Alors que l’année scolaire entre dans sa phase finale, avec les examens majeurs tels que le CEPE en mai, certains syndicats d’enseignants ont choisi de recourir à la grève les 3 et 4 avril 2025, malgré l’indifférence de la majorité des enseignants à travers le pays. En effet, sur les 41 Directions régionales de l’Éducation nationale et de l’Alphabétisation (DRENA), seulement 9 ont été partiellement perturbées, ce qui témoigne de la faible adhésion à ce mouvement. Pourtant, les grévistes, bien que minoritaires, ont décidé de poursuivre leur action, avec de nouvelles journées de grève programmées pour les 7 et 8 avril.

Leurs revendications, pour le moins étonnantes, portent sur l’attribution d’une « prime trimestrielle » comparable à celles versées à d'autres fonctionnaires, notamment ceux travaillant dans les régies financières. Ce qu’ils réclament, en termes précis, c’est une prime pouvant aller jusqu’à 600 000 FCFA pour les grades les plus bas, avec une augmentation de 50 000 FCFA par grade. Cependant, cette demande de prime est profondément déconnectée de la réalité et de la logique économique.

Il convient de rappeler que cette prime n’est pas un salaire, mais une somme exceptionnelle versée en fonction du rendement de l'employé, distincte de la rémunération habituelle. Les enseignants semblent oublier que leur situation salariale est bien plus favorable que celle de nombreux autres fonctionnaires.

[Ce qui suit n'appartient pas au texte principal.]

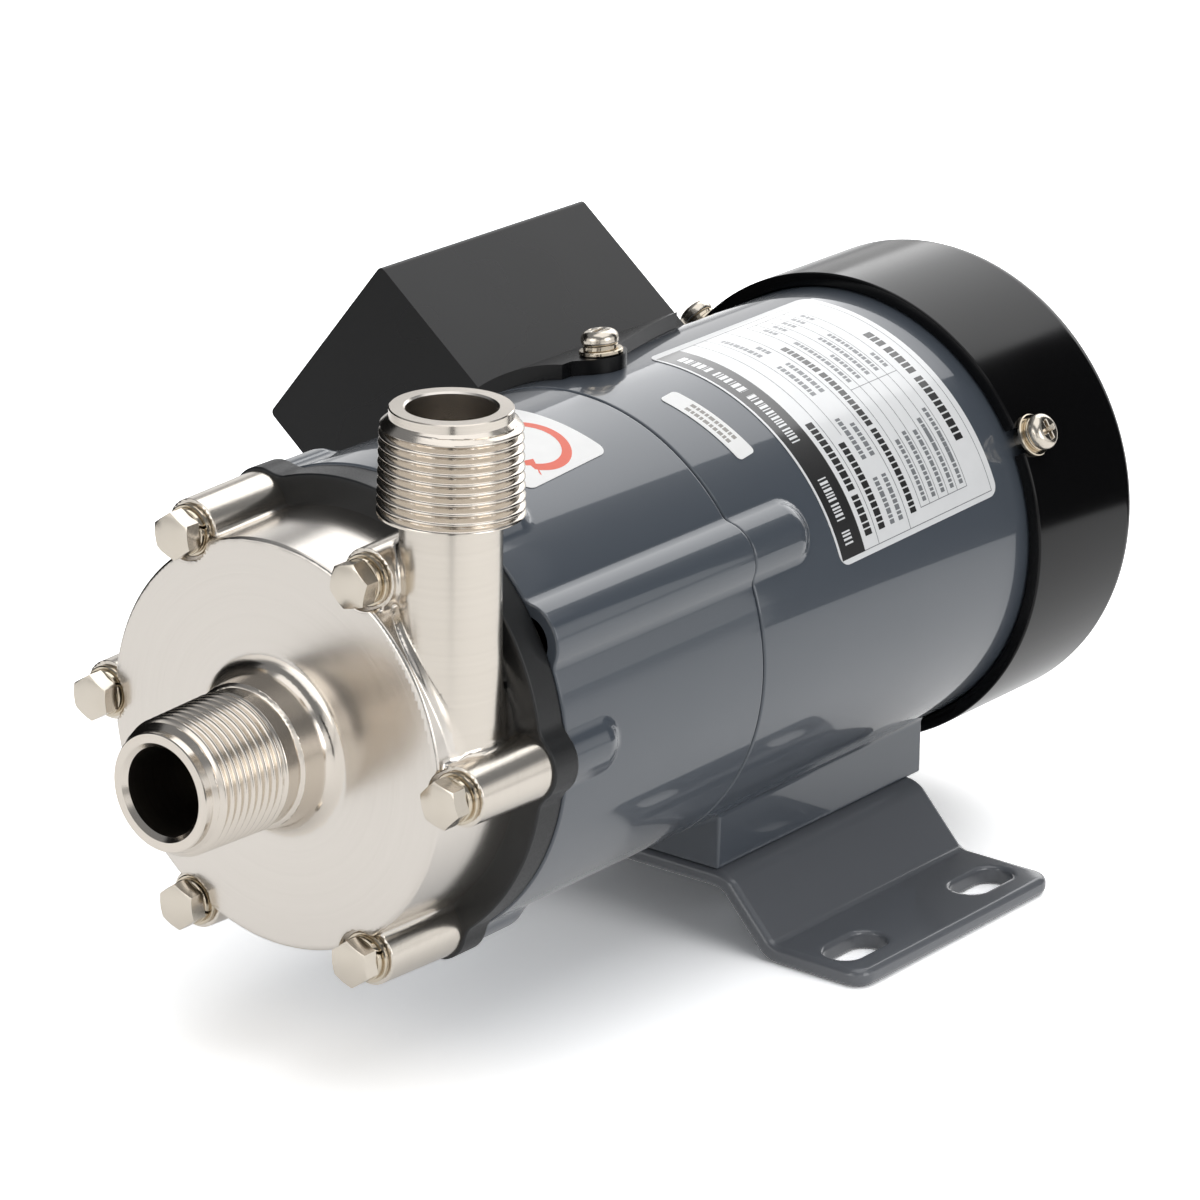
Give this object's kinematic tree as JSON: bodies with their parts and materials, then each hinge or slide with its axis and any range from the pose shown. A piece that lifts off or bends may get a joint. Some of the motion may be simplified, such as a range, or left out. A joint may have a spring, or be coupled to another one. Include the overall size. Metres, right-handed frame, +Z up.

Comparer leur cas avec celui des douaniers ou des agents des impôts, qui perçoivent une prime en fonction de leur rendement, n’a pas de sens. Ces primes ne sont pas systématiques et ne dépendent pas du budget de l’État dans sa globalité. En revanche, les enseignants ivoiriens, depuis l’ère du Président Houphouët-Boigny, ont toujours bénéficié des meilleures rémunérations et avantages que les autres fonctionnaires, notamment la prime de dépaysement et l’accès à des logements construits et mis gracieusement à leur disposition.

C’est d’ailleurs sous la présidence d’Alassane Ouattara, en 2016, que les salaires des fonctionnaires ont été largement revalorisés. Si les enseignants de la Côte d'Ivoire bénéficient aujourd’hui de salaires équivalents, voire supérieurs à ceux de leurs homologues dans d’autres pays d’Afrique noire, c’est bien grâce aux efforts de ce gouvernement. En plus des recrutements massifs d'enseignants, l'État a investi plus de 2700 milliards de FCFA pour améliorer les conditions de vie et de travail des fonctionnaires en une décennie.

Cela dit, les récentes revendications des grévistes, en particulier la demande d’une prime trimestrielle, semblent non seulement injustifiées mais aussi moralement répréhensibles. Il est essentiel de rappeler que les grèves doivent être utilisées en dernier recours, après l'échec du dialogue. Or, il n’en est rien dans ce cas précis. En effet, le gouvernement, par l’intermédiaire du ministère de la Fonction publique et de la Modernisation de l’administration, a mis en place un comité consultatif afin de discuter de cette demande. Le dialogue reste donc ouvert, ce qui démontre que la question n'est en aucun cas taboue ou ignorée par les autorités.

En réalité, cette agitation autour de la prime semble davantage relever de stratégies politiques que d'une véritable revendication légitime. Certains leaders syndicaux cherchent clairement à exploiter la situation pour manipuler l'opinion publique et, peut-être, perturber l'équilibre politique dans une année électorale. Il est possible que cette grève soit une tentative délibérée d’attiser les tensions sociales, dans le but de servir des intérêts partisans.

Dans ce contexte, il revient au gouvernement de faire preuve de fermeté face à ces comportements, afin de préserver la stabilité sociale et d’éviter que ces actions de déstabilisation ne se transforment en une crise ouverte. L’objectif doit être de maintenir la paix sociale tout en continuant à répondre aux attentes légitimes des enseignants dans un cadre de dialogue constructif.